Problem statement » Copy every line of the listing exactly.
──────
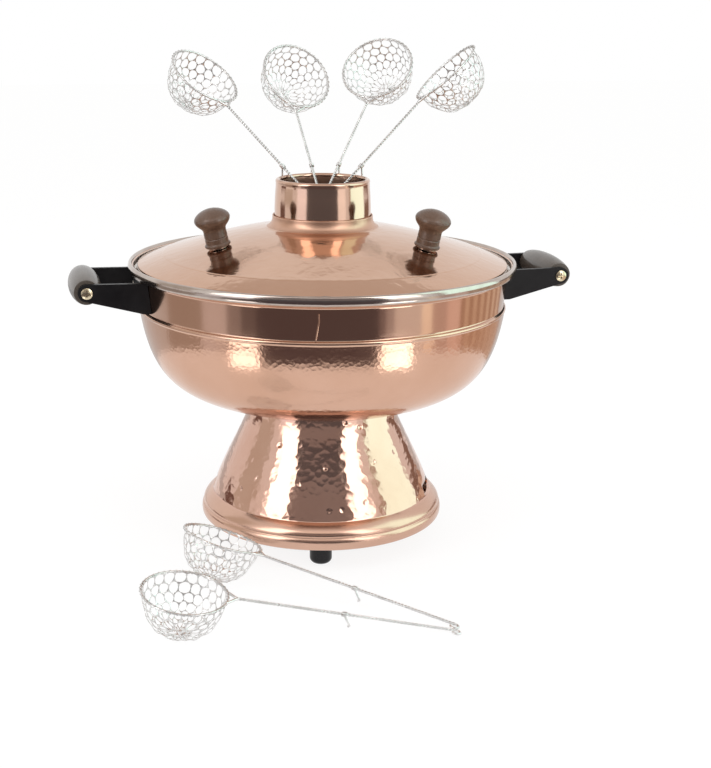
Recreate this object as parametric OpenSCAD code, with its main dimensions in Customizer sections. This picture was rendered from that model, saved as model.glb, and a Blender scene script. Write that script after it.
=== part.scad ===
// Chimney hot pot with six wire skimmers.
// Millimetres, +Z up. The origin is on the table, on the pot's own axis. X runs along the handles.

/* [Pedestal] */
// Height of the flange's lower edge above the table, which is the length of a foot
foot_h = 17; // [14:1:20]
// Diameter of a foot
foot_d = 16; // [13:1:18]
// Distance of a foot's axis inside the flange's edge
foot_inset = 23.5; // [20.5:0.5:27.5]
// Height of the pedestal, from the flange's lower edge to the neck
pedestal_h = 71.5; // [66:0.5:80]
// Diameter over the flange
flange_d = 179; // [172:1:190]
// Height of the smooth flange below the hammered cone
flange_h = 17; // [15:1:19]
// How far the flange stands out from the foot of the hammered cone
flange_out = 8; // [6.5:0.5:10]
// Diameter of the neck between pedestal and bowl
neck_d = 115; // [110:1:120]
// Height of a draught slot
vent_h = 7.5; // [6:0.5:10]
// Width of a draught slot
vent_w = 34; // [24:1:40]
// Thickness of the copper sheet
copper_t = 1.5; // [1.2:0.1:1.8]

/* [Bowl] */
// Height of the hammered bowl above the neck
bowl_h = 85.5; // [80:0.5:92]
// Largest diameter of the hammered bowl
bowl_d = 264; // [258:1:266]
// Height of the smooth band above the bowl's shoulder
band_h = 22; // [18:1:26]
// Depth of the step where the band starts
band_step = 1.2; // [0.8:0.1:1.6]
// Diameter over the rim bead
rim_d = 280; // [276:1:286]
// Radius of the rim bead
bead_r = 2.4; // [2:0.1:2.8]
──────
Finished answer »
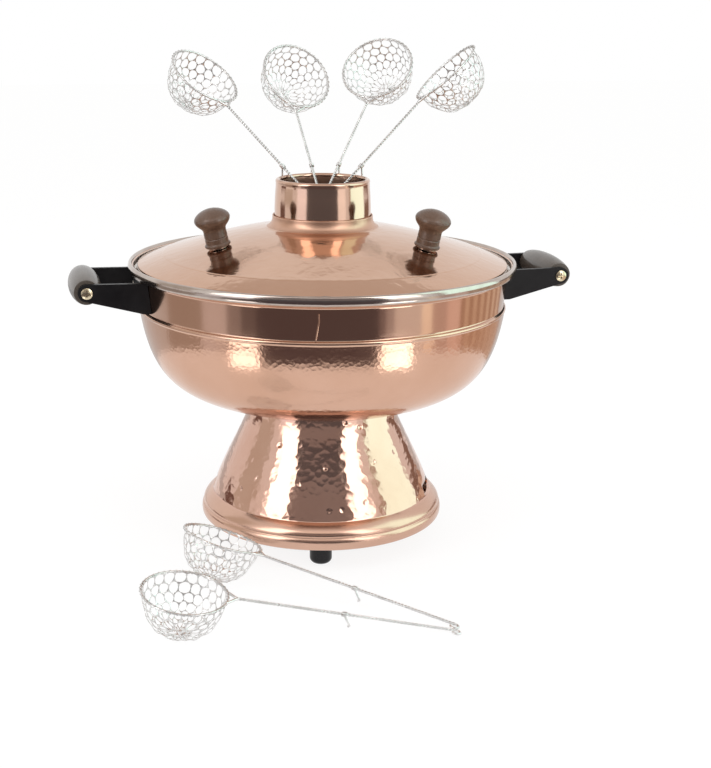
Recreate this object as parametric OpenSCAD code, with its main dimensions in Customizer sections. This picture was rendered from that model, saved as model.glb, and a Blender scene script. Write that script after it.
=== part.scad ===
// Chimney hot pot with six wire skimmers.
// Millimetres, +Z up. The origin is on the table, on the pot's own axis. X runs along the handles.

/* [Pedestal] */
// Height of the flange's lower edge above the table, which is the length of a foot
foot_h = 17; // [14:1:20]
// Diameter of a foot
foot_d = 16; // [13:1:18]
// Distance of a foot's axis inside the flange's edge
foot_inset = 23.5; // [20.5:0.5:27.5]
// Height of the pedestal, from the flange's lower edge to the neck
pedestal_h = 71.5; // [66:0.5:80]
// Diameter over the flange
flange_d = 179; // [172:1:190]
// Height of the smooth flange below the hammered cone
flange_h = 17; // [15:1:19]
// How far the flange stands out from the foot of the hammered cone
flange_out = 8; // [6.5:0.5:10]
// Diameter of the neck between pedestal and bowl
neck_d = 115; // [110:1:120]
// Height of a draught slot
vent_h = 7.5; // [6:0.5:10]
// Width of a draught slot
vent_w = 34; // [24:1:40]
// Thickness of the copper sheet
copper_t = 1.5; // [1.2:0.1:1.8]

/* [Bowl] */
// Height of the hammered bowl above the neck
bowl_h = 85.5; // [80:0.5:92]
// Largest diameter of the hammered bowl
bowl_d = 264; // [258:1:266]
// Height of the smooth band above the bowl's shoulder
band_h = 22; // [18:1:26]
// Depth of the step where the band starts
band_step = 1.2; // [0.8:0.1:1.6]
// Diameter over the rim bead
rim_d = 280; // [276:1:286]
// Radius of the rim bead
bead_r = 2.4; // [2:0.1:2.8]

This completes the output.